John Abraham of St. Thomas University in Minnesota, who last May wrote a widely disseminated response to climate change skeptics, is also pulling together a "climate rapid response team," which includes scientists prepared to go before what they consider potentially hostile audiences on conservative talk radio and television shows.

"This group feels strongly that science and politics can't be divorced and that we need to take bold measures to not only communicate science but also to aggressively engage the denialists and politicians who attack climate science and its scientists," said Scott Mandia, professor of physical sciences at Suffolk County Community College in New York.

"We are taking the fight to them because we are … tired of taking the hits. The notion that truth will prevail is not working. The truth has been out there for the past two decades, and nothing has changed."

During the recent campaigns, skepticism about climate change became a rallying cry for many Republican candidates. Of the more than 100 new GOP members of Congress, 50% are climate change skeptics, according to an analysis of campaign statements by the Center for American Progress, a liberal think tank.

Prominent Republican congressmen such as Darrell Issa of Vista, Joe L. Barton of Texas and F. James Sensenbrenner Jr. of Wisconsin have pledged to investigate the Environmental Protection Agency's regulation of greenhouse gas emissions. They say they also intend to investigate the so-called Climategate scandal, in which thousands of e-mails of leading climate scientists were hacked and released to the public last year.

Climate change skeptics argued that the sniping in some e-mails showed that scientists suppressed research by skeptics and manipulated data. Five independent panels subsequently cleared the researchers involved and validated the science.

"People who ask for and accept taxpayer dollars shouldn't get bent out of shape when asked to account for the money," said James M. Taylor, a senior fellow and a specialist in global warming at the conservative Heartland Institute in Chicago. "The budget is spiraling out of control while government is handing out billions of dollars in grants to climate scientists, many of whom are unabashed activists."

Ongoing public interest in Climategate has prompted the scientists to act.

The American Geophysical Union plan has attracted a large number of scientists in a short time because they are eager to address what they see as climate misinformation, said Jeffrey Taylor, research fellow at the National Center for Atmospheric Research in Colorado and manager of the project.

Still, the scope of the group's work is limited, reflecting the ongoing reluctance among many scientists to venture into politics.

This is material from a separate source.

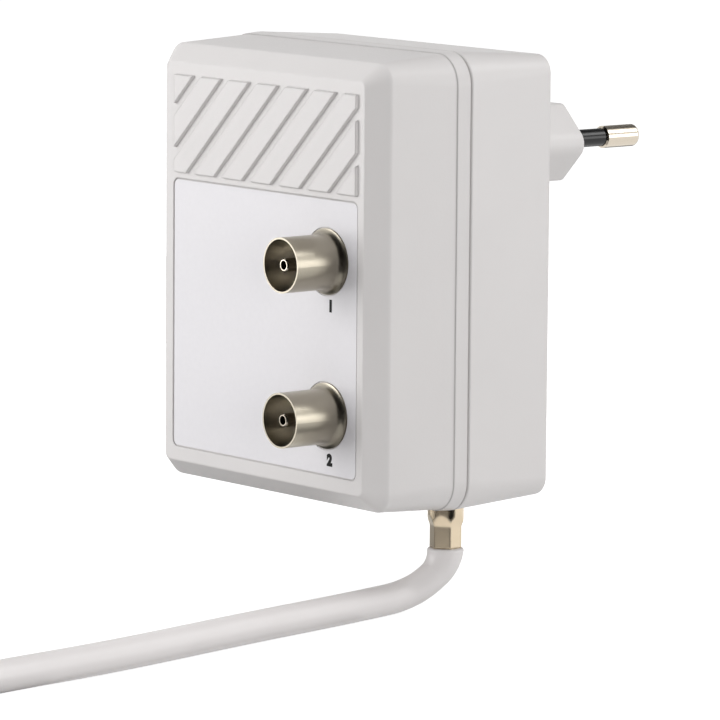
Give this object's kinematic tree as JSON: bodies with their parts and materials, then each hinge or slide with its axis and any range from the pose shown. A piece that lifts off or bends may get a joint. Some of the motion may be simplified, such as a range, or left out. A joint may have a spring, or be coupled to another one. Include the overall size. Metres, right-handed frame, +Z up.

A rapid-response team, however, is willing to delve into politics. In the week that Abraham and others have been marshaling the team, 39 scientists agreed to participate, including Richard Feely, senior scientist with the National Oceanic and Atmospheric Administration; Kevin Trenberth, head of the Climate Analysis Section at the National Center for Atmospheric Research; and Michael Oppenheimer, professor of geosciences and international affairs at Princeton University.

"People who've already dug their heels in, we're not going to change their opinions," Mandia said. "We're trying to reach people who may not have an opinion or opinion based on limited information."

 The real pity of all this is that with anything resembling a functioning press (fourth estate) the time and effort these scientists are going to invest in presenting their case could have been allocated more to doing something about climate change rather than to just get the reality of climate change acknowledged.  But, we live in a dumbed-down society, and our media, TV, print, radio have all contributed mightily to our national willingness to stick our heads under the sand while climate change proceeds to either blow, boil,  freeze, or drown our dumb asses away.

 

Another in an ongoing and continuing examples of willful ignorance.

 

This story was deemed important enough to be emplaced on page 12 of the Tribune print edition, losing out to such page 1 hotties as:

1.  Bears bounce back - sports; football

2. Hopefuls are out of the blocks for sprint - sports; elections; horse race; keeping the money raised stats

3. 41% of drivers say they've fallen asleep at the wheel (and I bet this does not even include the ones who fell asleep and died in a vehicular accident)


Such page 2 matters of most pressing urgence as:

Cold comfort; Helping new Chicagoans brace for winter (which ought to tell you about how much respect the tribune has for the "new Chicagoans" - insult cha'all right in your faces [didn't read the article, but I'll hazard a guess: wear multiple layers of clothing; always wear something on your head; wear good socks; wear good boots; wear good gloves; keep candy bars and other snacks in your car; keep plenty of bottle water in it too; that way, when the homeless people who refuse the shelters curl up in your vehicle, they will not have to be frozen to death when you go and start your car]

CRAP - I just passed out at the puter and deleted my comments on the articles on pages 2-11; a kind of gut check to see just what the tribune wants us to believe is most important.